Adapt BroadcastStyle for CUDA

I am trying to get CUDA.jl to work seamlessly with a MutableShiftedArray .
By writing a CUDASupportExt.jl class:

module CUDASupportExt
using CUDA 
using Adapt
using MutableShiftedArrays
indexing CUDA error

# lets do this for the MutableShiftedArray type
Adapt.adapt_structure(to, x::MutableShiftedArray) = MutableShiftedArray(adapt(to, parent(x)), shifts(x), size(x); default=MutableShiftedArrays.default(x));

function Base.Broadcast.BroadcastStyle(::Type{T})  where {CT, N, CD, T<:MutableShiftedArray{<:Any,<:Any,<:Any,<:CuArray{CT,N,CD}}}
    CUDA.CuArrayStyle{N,CD}()
end

# Define the BroadcastStyle for SubArray of MutableShiftedArray with CuArray
function Base.Broadcast.BroadcastStyle(::Type{T})  where {CT, N, CD, T<:SubArray{<:Any, <:Any, <:MutableShiftedArray{<:Any,<:Any,<:Any,<:CuArray{CT,N,CD}}}}
    CUDA.CuArrayStyle{N,CD}()
end

end

this works in general fine and for a MutableShiftedArray ma wrapping a CuArray you can broadcast: q = ma .+ 1 or even use views: (@view ma[1:4]) .+1, since the broadcasting mechanism somehow compiles the single element access version of getindex correctly.
However, this does not seem to be the case for copy(ma) or subindexing like ma[1:4] without the view.
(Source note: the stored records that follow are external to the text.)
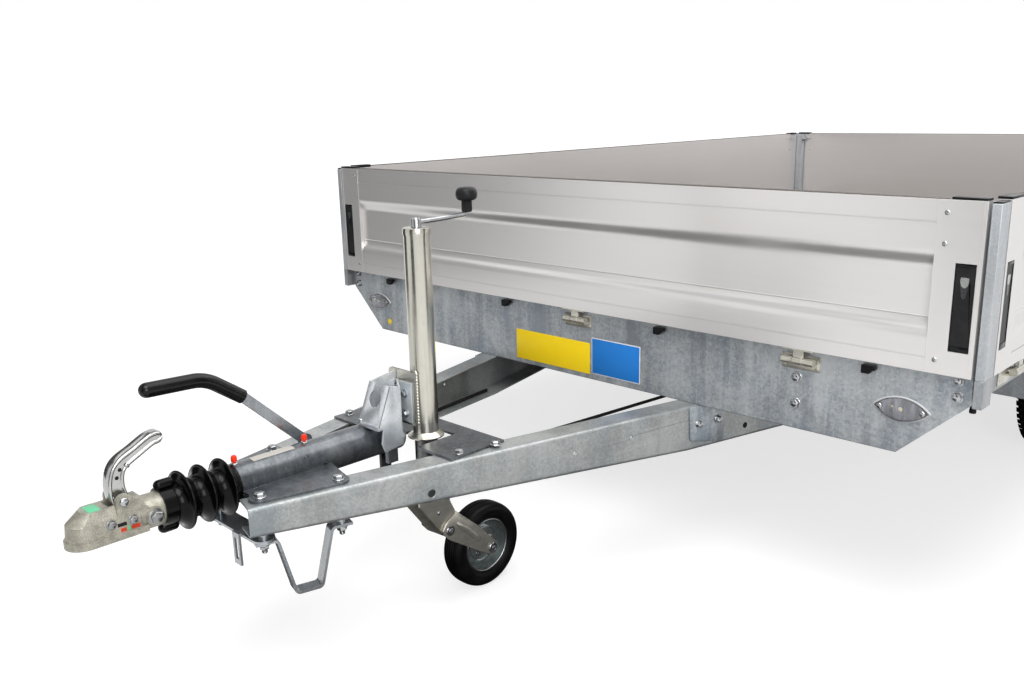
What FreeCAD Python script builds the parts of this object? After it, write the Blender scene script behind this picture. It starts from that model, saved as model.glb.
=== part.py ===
import FreeCAD, Part
import math
import os

V = FreeCAD.Vector

# Frame: millimetres, +Z up, -Y ahead (towards the coupling), +X the trailer's left.
# While the pieces are drawn, Y is zero on the outer face of the front board and
# Z is zero on the ground. They are moved to the middle of the length when written.

# Load bed
BOARD_HEIGHT = 350.0
BOARD_THICKNESS = 27.0
BODY_HALF_WIDTH = 1066.0
BODY_LENGTH = 3177.0
FLOOR_THICKNESS = 18.0
FLOOR_GAP = 5.0
SHEET = 3.0
MOVING_GAP = 6.0
CUT = 5.0
SEAT = 0.3
PARALLEL_SHARE = 0.01

# Corner posts and their pockets
POST_NOSE = 18.0
POST_FRONT = 2.0
POST_SIDE = 50.0
POST_WING = 66.0
POST_WALL = 4.0
POST_CAP = 4.0
POST_SEAM = 1.0
POCKET_DEPTH = 58.0

# Board extrusion, measured down from its top edge and in from its outer face
GROOVE_DEPTH = 1.5
GROOVE_WIDTH = 3.0
UPPER_GROOVE = 45.0
RECESS_TOP = 99.0
RECESS_FLAT_TOP = 141.0
RECESS_FLAT_END = 239.0
RECESS_END = 280.0
LOWER_GROOVE = 319.0
RECESS_DEPTH = 12.0
BEAD_RADIUS = 1.5

# Board ends and latches
END_WIDTH = 92.0
LATCH_WIDTH = 40.0
LATCH_HEIGHT = 178.0
LATCH_DROP = 122.0
LATCH_INSET = 10.0
LATCH_DEPTH = 16.0
LATCH_SINK = 1.5
LATCH_CLEARANCE = 0.3
LATCH_HOLE_HALF_WIDTH = 9.0
LATCH_HOLE_HEIGHT = 40.0
LATCH_HOLE_DROP = 26.0
LATCH_HOLE_DEPTH = 9.0

# Board hinges
PIVOT_DROP = 30.0
PIVOT_INSET = 10.5
PIN_RADIUS = 5.0
PIN_CLEARANCE = 0.05
KNUCKLE_RADIUS = 9.0
KNUCKLE_LENGTH = 26.0
KNUCKLE_GAP = 0.5
LEAF_THICKNESS = 4.0
LEAF_LENGTH = 78.0
END_HINGE_INSET = 399.0
SIDE_HINGE_SHARES = (-0.42, -0.21, 0.0, 0.21, 0.42)

# Front and rear panels, ledges and side rails
LEDGE = 45.0
PANEL_DROP = 196.0
PANEL_LOW_CORNER_INSET = 171.0
RAIL_HEIGHT = 56.0
RAIL_FLANGE = 34.0

# Rope hooks under the boards
HOOK_WIDTH = 40.0
HOOK_HEIGHT = 19.0
HOOK_DEPTH = 14.0
HOOK_DROP = 12.0
HOOK_LIP = 3.0
END_HOOK_SHARES = (0.259, 0.776)
SIDE_HOOK_SHARES = (-0.40, -0.24, -0.08, 0.08, 0.24, 0.40)

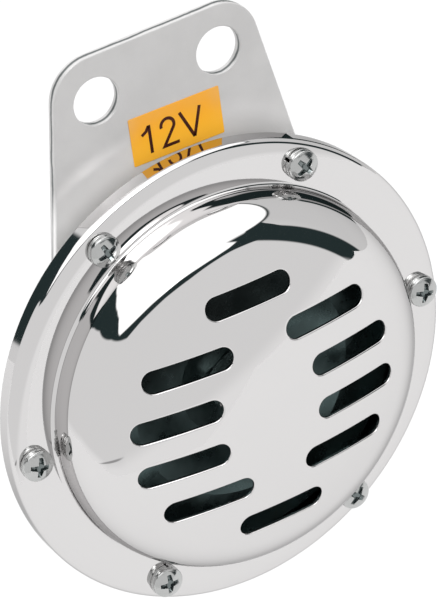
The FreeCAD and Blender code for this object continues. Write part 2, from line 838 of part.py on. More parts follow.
def bobbin():
    """Plastic spool that slips over the pole and stands on the cup's floor."""
    body = new_body("bobbin")
    section = sketch_on(body, "XY_Plane", "section")
    bore = d.core_radius + d.bobbin_gap
    tube = bore + d.bobbin_wall
    front = cup_floor - d.bobbin_long
    add_outline(section, [
        corner(bore, front),
        corner(bobbin_radius, front),
        corner(bobbin_radius, front + d.bobbin_wall),
        corner(tube, front + d.bobbin_wall),
        corner(tube, cup_floor - d.bobbin_wall),
        corner(bobbin_radius, cup_floor - d.bobbin_wall),
        corner(bobbin_radius, cup_floor),
        corner(bore, cup_floor),
    ])
    revolve(body, section)


def coil_winding():
    """Enamelled copper, wound full between the bobbin's flanges."""
    body = new_body("coil_winding")
    section = sketch_on(body, "XY_Plane", "section")
    tube = d.core_radius + d.bobbin_gap + d.bobbin_wall + d.thread_gap
    add_box(section, tube, winding_radius,
            cup_floor - d.bobbin_long + d.bobbin_wall, cup_floor - d.bobbin_wall)
    revolve(body, section)


def armature():
    """Soft-iron disc with a plunger towards the pole and a stud through the diaphragm."""
    body = new_body("armature")
    section = sketch_on(body, "XY_Plane", "section")
    add_outline(section, [
        corner(0, stud_tip),
        corner(d.stud_radius, stud_tip),
        corner(d.stud_radius, diaphragm_back),
        corner(d.armature_seat_radius, diaphragm_back),
        corner(d.armature_seat_radius, armature_front),
        corner(d.armature_radius, armature_front),
        corner(d.armature_radius, armature_back),
        corner(d.plunger_radius, armature_back),
        corner(d.plunger_radius, plunger_end),
        corner(0, plunger_end),
    ])
    revolve(body, section)


def tone_disc():
    """Dished steel disc in front of the diaphragm: flat middle, cone and flat rim."""
    body = new_body("tone_disc")
    section = sketch_on(body, "XY_Plane", "section")

    def half(level):
        return [corner(d.stud_radius + d.hole_gap, level),
                corner(d.tone_disc_flat, level),
                corner(tone_disc_rim, level - d.tone_disc_rise),
                corner(tone_disc_radius, level - d.tone_disc_rise)]

    add_outline(section, half(disc_back) + half(disc_front)[::-1])
    revolve(body, section)


def breaker_plate(label, back, thick):
    """Small insulating plate of the breaker's riveted pile."""
    body = new_body(label, d.breaker_angle)
    outline = sketch_on(body, "XZ_Plane", "outline", -back)
    add_box(outline, breaker_inner, breaker_outer, -d.breaker_half_wide, d.breaker_half_wide)
    cut_breaker_holes(outline)
    pad_forward(body, outline, thick)


def cut_breaker_holes(outline):
    for side in (-1, 1):
        add_circle(outline, breaker_rivet_place, d.breaker_rivet_side * side,
                   d.breaker_rivet_radius + d.thread_gap)


def breaker_blade(label, back, thick, tip, tip_half):
    """Blade clamped in the pile, narrowing to its tip."""
    body = new_body(label, d.breaker_angle)
    outline = sketch_on(body, "XZ_Plane", "outline", -back)
    wide = d.breaker_half_wide
    add_outline(outline, [
        corner(tip, -tip_half), corner(breaker_inner, -wide), corner(breaker_outer, -wide),
        corner(breaker_outer, wide), corner(breaker_inner, wide), corner(tip, tip_half)])
    cut_breaker_holes(outline)
    pad_forward(body, outline, thick)


def contact(label, back):
    """Round contact point."""
    body = new_body(label, d.breaker_angle)
    button = sketch_on(body, "XZ_Plane", "button", -back)
    add_circle(button, 0, 0, d.contact_radius)
    pad_forward(body, button, d.contact_thick)
    move_out(body, contact_place, d.breaker_angle)


def adjusting_screw():
    """Headless screw through the pan, with a screwdriver slot at the back."""
    body = new_body("adjusting_screw", d.breaker_angle)
    section = sketch_on(body, "XY_Plane", "section")
    add_box(section, 0, d.adjuster_radius, base_front, d.adjuster_end)
    revolve(body, section)
    slot = sketch_on(body, "XY_Plane", "slot")
    half = d.adjuster_slot_wide / 2
    add_box(slot, -half, half, d.adjuster_end - d.adjuster_slot_deep, d.adjuster_end + CUT_PAST)
    cut_through(body, slot, "slot_cut")
    move_out(body, adjuster_place, d.breaker_angle)


def terminal_block():
    """Moulded insulator on the back of the pan, with a rib between the two terminals."""
    body = new_body("terminal_block")
    low = -terminal_below_axis - d.block_half_tall
    high = -terminal_below_axis + d.block_half_tall
    outline = sketch_on(body, "XZ_Plane", "outline", -block_back)
    add_box(outline, -d.block_half_wide, d.block_half_wide, low, high, d.block_corner)
    pad_forward(body, outline, d.block_thick)
    rib = sketch_on(body, "XZ_Plane", "rib", -(block_back + d.rib_tall))
    add_box(rib, -d.rib_half_wide, d.rib_half_wide, low, high)
    pad_forward(body, rib, d.rib_tall + d.block_thick / 2, "rib_pad")
    cut_terminal_holes(body)


def terminal_inner_plate():
    """Insulating plate inside the pan, under the rivets' inner heads."""
    body = new_body("terminal_inner_plate")
    low = -terminal_below_axis - d.block_half_tall
    high = -terminal_below_axis + d.block_half_tall
    outline = sketch_on(body, "XZ_Plane", "outline", -floor_front)
    add_box(outline, -d.block_half_wide, d.block_half_wide, low, high, d.block_corner)
    pad_forward(body, outline, d.inner_plate_thick)
    cut_terminal_holes(body)


def cut_terminal_holes(body):
    holes = sketch_on(body, "XZ_Plane", "rivet_holes")
    for side in (-1, 1):
        add_circle(holes, d.terminal_side * side, -terminal_below_axis,
                   d.terminal_rivet_radius + d.thread_gap)
    cut_through(body, holes, "rivet_hole_cut")


def spade_terminal(number, side):
    """Brass tab bent square: a foot under the rivet and a blade standing to the back."""
    body = new_body(f"spade_terminal_{number}")
    profile = sketch_on(body, "YZ_Plane", "profile")
    low = -d.block_half_tall
    foot_front = block_back
    foot_back = block_back + d.blade_thick
    blade_end = foot_back + d.blade_long
    add_outline(profile, [
        corner(foot_front, low), corner(blade_end, low),
        corner(blade_end, low + d.blade_thick), corner(foot_back, low + d.blade_thick),
        corner(foot_back, d.block_half_tall), corner(foot_front, d.block_half_tall)])
    strip = add_feature(body, "Pad", "strip", profile)
    strip.SideType = "Symmetric"
    bind(strip, "Length", d.blade_half_wide * 2)

    hole = sketch_on(body, "XZ_Plane", "rivet_hole", -foot_back)
    add_circle(hole, 0, 0, d.terminal_rivet_radius + d.thread_gap)
    through = add_feature(body, "Pocket", "rivet_hole_cut", hole)
    through.Reversed = True
    bind(through, "Length", d.blade_thick)

    nose = sketch_on(body, "XY_Plane", "nose")
    wide = d.blade_half_wide
    for way in (-1, 1):
        add_outline(nose, [corner(wide * way, blade_end - d.blade_nose),
                           corner(wide * way, blade_end + CUT_PAST),
                           corner((wide - d.blade_nose) * way, blade_end + CUT_PAST),
                           corner((wide - d.blade_nose) * way, blade_end)][::way])
    add_circle(nose, 0, blade_end - d.blade_long / 2, d.blade_hole_radius)
    cut_through(body, nose, "nose_cut")
    bind(body, "Placement.Base.x", d.terminal_side * side)
    bind(body, "Placement.Base.z", -bolts_above_axis - terminal_below_axis)


# electromagnet and armature, along the axis
armature_front = diaphragm_back + d.armature_seat_tall
armature_back = armature_front + d.armature_tall
plunger_end = armature_back + d.plunger_tall
pole_face = plunger_end + d.air_gap
disc_back = diaphragm_front - d.tone_spacer_thick
disc_front = disc_back - d.tone_disc_thick
stud_tip = disc_front - d.stud_nut_tall - d.stud_end

# contact breaker, piled from the pan's floor forwards
base_front = floor_front - d.base_thick
spring_front = base_front - d.spring_thick
arm_back = spring_front - d.contact_thick * 2
arm_front = arm_back - d.arm_thick
pile_front = arm_front - d.top_thick

# terminals, behind the pan's floor
block_back = floor_back + d.block_thick

front_cover()
front_gasket()
diaphragm()
rear_gasket()
rear_housing()
mounting_bracket()
voltage_label()

for number, angle in enumerate(bracket_rivet_angles(), start=1):
    move_out(rivet(f"bracket_rivet_{number}", d.rivet_radius, d.rivet_head_radius,
                   d.rivet_head_tall, floor_back + d.bracket_thick,
                   floor_front), rivet_circle, angle)

screw_total = int(DIMENSIONS["screw_count"])
for number in range(1, screw_total + 1):
    angle = (number - 1) * 360.0 / screw_total
    cover_screw(number, angle)
    lock_washer(number, angle)

magnet_core()
flat_washer("core_washer", d.core_washer_radius, d.core_tail_radius + d.hole_gap,
            d.core_washer_thick, cup_back + d.core_washer_thick)
hex_nut("core_nut", d.core_nut_flats, d.core_nut_tall, d.core_tail_radius + d.thread_gap,
        cup_back + d.core_washer_thick + d.core_nut_tall)
bobbin()
coil_winding()

armature()
flat_washer("tone_disc_spacer", d.armature_seat_radius, d.stud_radius + d.hole_gap,
            d.tone_spacer_thick, diaphragm_front)
tone_disc()
hex_nut("armature_nut", d.core_nut_flats, d.stud_nut_tall, d.stud_radius + d.thread_gap, disc_front)

breaker_plate("breaker_base", floor_front, d.base_thick)
breaker_blade("breaker_spring", base_front, d.spring_thick, spring_tip, d.spring_tip_half)
contact("moving_contact", spring_front)
breaker_plate("breaker_spacer", spring_front, d.contact_thick * 2)
contact("fixed_contact", spring_front - d.contact_thick)
breaker_blade("contact_arm", arm_back, d.arm_thick, arm_tip, d.arm_tip_half)
breaker_plate("breaker_top", arm_front, d.top_thick)
for number, side in enumerate((-1, 1), start=1):
    move_out(rivet(f"breaker_rivet_{number}", d.breaker_rivet_radius, d.breaker_rivet_head,
                   d.breaker_rivet_tall, floor_back, pile_front),
             breaker_rivet_place, d.breaker_angle, d.breaker_rivet_side * side)

adjusting_screw()
move_out(hex_nut("adjusting_nut", d.adjuster_nut_flats, d.adjuster_nut_tall,
                 d.adjuster_radius + d.thread_gap, floor_back + d.adjuster_nut_tall,
                 d.breaker_angle), adjuster_place, d.breaker_angle)

terminal_block()
terminal_inner_plate()
for number, side in enumerate((-1, 1), start=1):
    spade_terminal(number, side)
    shank = rivet(f"terminal_rivet_{number}", d.terminal_rivet_radius, d.terminal_rivet_head,
                  d.terminal_rivet_tall, block_back + d.blade_thick,
                  floor_front - d.inner_plate_thick)
    bind(shank, "Placement.Base.x", d.terminal_side * side)
    bind(shank, "Placement.Base.z", -bolts_above_axis - terminal_below_axis)

doc.recompute()

faults = []
for item in doc.Objects:
    if "Invalid" in item.State or "Error" in item.State:
        faults.append(f"{item.Label} {item.State}")
for body in pieces:
    if body.Shape.isNull() or not body.Shape.isValid() or len(body.Shape.Solids) != 1:
        faults.append(f"{body.Label} has no single valid solid")
if faults:
    raise RuntimeError("; ".join(faults))

os.makedirs("parts", exist_ok=True)
for body in pieces:
    body.Shape.exportStep(f"parts/{body.Label}.step")
print(f"{len(pieces)} pieces")
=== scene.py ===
import json
import math

import bpy
import numpy as np
from mathutils import Matrix, Vector
from mathutils.geometry import delaunay_2d_cdt


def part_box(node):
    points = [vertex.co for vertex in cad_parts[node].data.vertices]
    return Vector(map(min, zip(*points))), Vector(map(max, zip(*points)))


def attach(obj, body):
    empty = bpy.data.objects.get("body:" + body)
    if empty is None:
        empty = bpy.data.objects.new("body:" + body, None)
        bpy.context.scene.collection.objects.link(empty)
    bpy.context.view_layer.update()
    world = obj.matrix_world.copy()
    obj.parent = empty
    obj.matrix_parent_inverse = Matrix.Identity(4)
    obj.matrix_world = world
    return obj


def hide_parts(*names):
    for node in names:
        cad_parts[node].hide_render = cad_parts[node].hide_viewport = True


# A chromed 12 volt disc horn on a flat zinc bracket, in a bright white studio.
# Sizes below are in millimetres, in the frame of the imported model; meshes are scaled to metres.

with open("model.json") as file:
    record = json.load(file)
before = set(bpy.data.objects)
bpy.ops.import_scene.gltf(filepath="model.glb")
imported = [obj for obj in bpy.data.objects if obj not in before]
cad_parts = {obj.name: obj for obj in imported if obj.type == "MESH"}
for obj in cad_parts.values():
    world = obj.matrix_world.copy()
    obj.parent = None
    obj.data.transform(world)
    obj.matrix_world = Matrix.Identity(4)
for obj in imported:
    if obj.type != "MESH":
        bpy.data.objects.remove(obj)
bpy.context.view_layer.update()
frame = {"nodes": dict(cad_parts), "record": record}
MM = 0.001


def ends(node):
    """Lowest and highest corner of a CAD node's box, in millimetres."""
    low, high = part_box(node)
    return np.array(low) / MM, np.array(high) / MM


def middle(node):
    """Middle of a CAD node's box, in millimetres."""
    low, high = ends(node)
    return (low + high) / 2


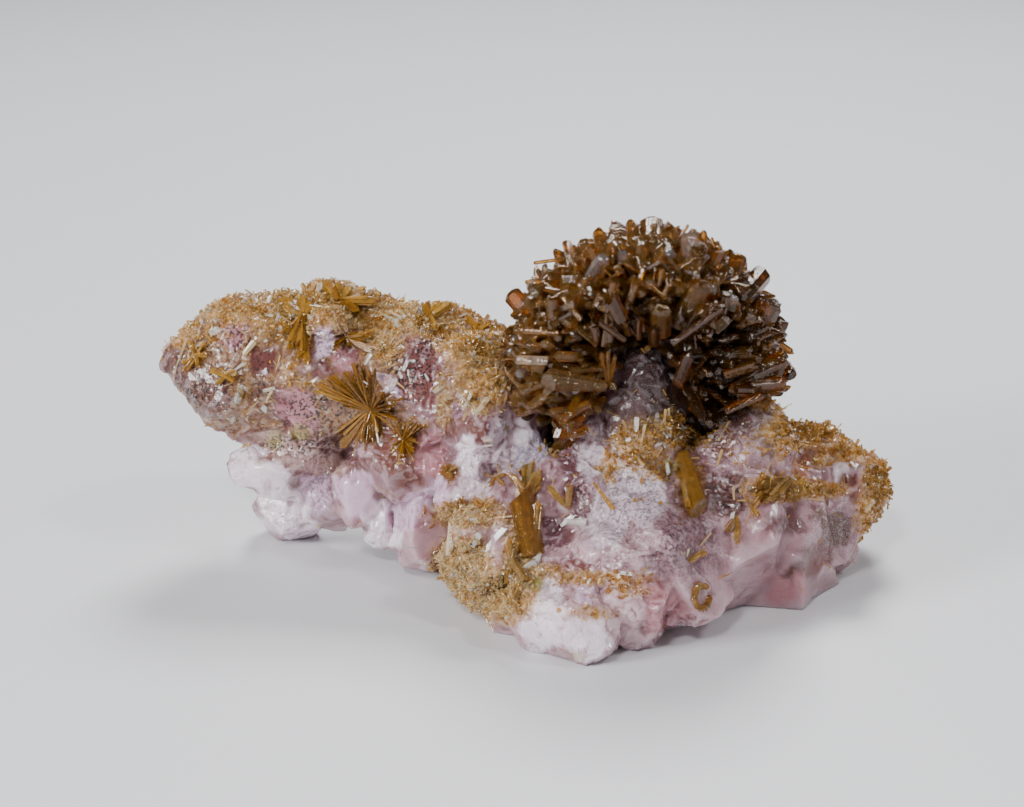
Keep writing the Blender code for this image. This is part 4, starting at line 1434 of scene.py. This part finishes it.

One could start specifying copy and the getindex() function for Union{Int, AbstractRange} to handle this, but this sound wrong.
Is there no other way, such that this is not necessary and the broadcasting system can take care of the individual element access as it does in the other broadcast cases?
In the end, single-element accesses are anyway generated, but one does get the warning that this is not handled by CUDA and therefore slow.

1 Like

I ended up needing to implement a number of such function such as:
copy
collect
Array
==
Each of them performs the wanted operations in a broadcasting way instead. I assume that more such functions are missing.